Shot-taking: a middle path
You don’t always have to make a permanent jump. A shot is a short, pre-committed try at the next level: set aside, say, 3-5 buy-ins of the higher stake, and if you lose them, drop straight back down with no drama. Shots let you test tougher games and build comfort before you’re fully rolled to move up for good. The rule that makes shot-taking safe is deciding your stop-loss before you sit down, not while you’re stuck.
What changes at the next level
Moving up isn’t just the same game with bigger numbers — the games themselves get tougher as you climb. Expect three shifts, and plan for them:
- Opponents improve. The recreational players thin out and the regulars know more theory, bluff more credibly, and punish predictable lines. Edges that crushed the level below shrink.
- Variance grows in dollar terms. Even if your bb/100 stays the same, each swing now moves real money, which tests your emotional control as much as your skill.
- You’ll play worse at first. Bigger pots and stronger opponents make most players tighten up or spew for a stretch while they adjust. Budget for a dip.
Because your true edge is usually smaller at the new stake, the full buy-in cushion isn’t optional padding — it’s what carries you through the adjustment period before you’re playing your best there.
A common trap: moving up to escape a downswing
The worst time to move up is right after a losing stretch, when jumping stakes feels like a shortcut back to even. It’s the opposite: you’d be taking a thinner bankroll into a tougher game while your confidence and decision-making are already frayed. That combination busts players.

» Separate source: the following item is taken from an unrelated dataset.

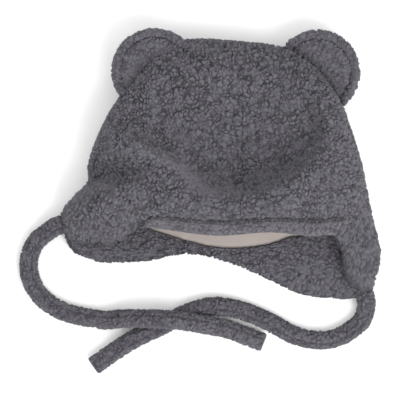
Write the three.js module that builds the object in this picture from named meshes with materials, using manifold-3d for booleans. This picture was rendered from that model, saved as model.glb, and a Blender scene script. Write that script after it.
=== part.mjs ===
// A baby hat of teddy fleece with two round ears, ear flaps and tie cords, lying on its back.
// Millimetres, +Z up. +Y runs from the mouth to the crown and +Z through the front of the hat.
// The origin is on the surface that it lies on, under the middle of its outline without the ties.
// The shell is one surface round the head: its walls are layers at a depth below that surface.

import * as THREE from "three";
import { mergeVertices } from "three/addons/utils/BufferGeometryUtils.js";
import Module from "manifold-3d";

const wasm = await Module();
wasm.setup();

// Driving dimensions of the hat as it lies
const HAT_WIDTH = 275; // from the tip of the left flap to the bulge of the right one
const HAT_LENGTH = 231; // from the top of the ears to the lowest point of the neck edge
const HAT_DEPTH = 70; // height of the puffed brow above the surface
const FLEECE = 4; // wall of the teddy fleece, pile included
const FACING = 3; // wall of the fleece facing inside the flaps and the neck
const LINING = 1; // wall of the jersey lining
const SEAM_GAP = 0.3; // between two panels that are sewn edge to edge
const LAYER_GAP = 0.8; // between two layers that lie on each other
const HEM_WIDTH = 11; // depth of the turned hem at the brow
const HEM_THICKNESS = 6.5; // the hem is the fleece turned over once

// The rounding of the lying body
const TOP_ROUNDING = 30; // reach of the rounding along the crown's top edge
const UNDERSIDE_ROUNDING = 22; // reach of the rounding where the back meets the surface
const SIDE_ROUNDING = 48; // reach of the rounding from a side crease up to the front
const TOP_EDGE_FLATNESS = 4; // how flat the crown's top edge runs between its corners

// Ears
const EAR_WIDTH = 73;
const EAR_HEIGHT = 37; // from the base chord to the top of the rim
const EAR_ROOT = 14; // depth of the ear kept behind its chord, before the crown trims it
const EAR_BACK_DEPTH = 7; // the back layer behind the seam plane
const EAR_RIM_HEIGHT = 4.8; // how far the back layer rolls over to the front
const EAR_RIM_WIDTH = 7.5; // width of that roll
const EAR_PAD_HEIGHT = 4.6; // the front layer above the seam plane

// Ties: soft tubes that lie a little flattened
const TIE_WIDTH = 17;
const TIE_HEIGHT = 11.5;
const TIE_CLEARANCE = 0.3; // between a tie and the surface that it lies on
const TIE_SIDES = 12;
const TIE_STEPS = 25;

// The seam between the two crown panels, as a place round the loop
const SEAM_TURN = 0.2685;
// The hem runs along the front edge between these places
const HEM_FROM_TURN = 0.19;
const HEM_TO_TURN = 0.392;
// Places between which the crown's edge steps from the hem down to the flap
const HEM_STEP_TURN = 0.002;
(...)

If anything, a downswing is a signal to consider moving down until your roll and your head recover. Moving up should always come from a position of strength — full cushion, proven win rate, clear mind — never from the urge to win money back faster.
Moving down is the harder discipline
Everyone loves moving up. Almost nobody enjoys moving down — it feels like failure. But dropping a stake the moment your roll dips below its threshold is exactly what keeps you solvent through the swings. Ego is the enemy here, and it’s as much a mental-game skill as a math one. The winning player drops down without a second thought and climbs back when the math says so.
Put it together
Moving up is a decision, not a feeling: full bankroll for the new stake, a large winning sample at the old one, one level at a time, and the drop-down rule always armed. Get the cushion right first — see how much bankroll you need for poker — then keep sharpening the edge that earns the climb in cash game strategy and the full bankroll management hub.
Frequently asked
When should I move up in stakes in poker?
When you have the full buy-in count for the higher stake and you're beating your current stake over a real sample — roughly 30,000+ online hands or several months live — not after one hot session.
How many buy-ins do I need to move up?
Have the complete cushion for the new level before you move: about 25-30 buy-ins for cash or 100+ for tournaments at the higher stake, so a normal downswing there can't bust you.
Should I move up gradually or jump levels?
One level at a time. Jumping two stakes at once exposes you to tougher opponents and bigger swings before you've proven you can beat the step in between.
When should I move back down in stakes?
Immediately, the moment a downswing drops your roll below the buy-in threshold for your current stake. Moving down fast is what keeps a bankroll alive.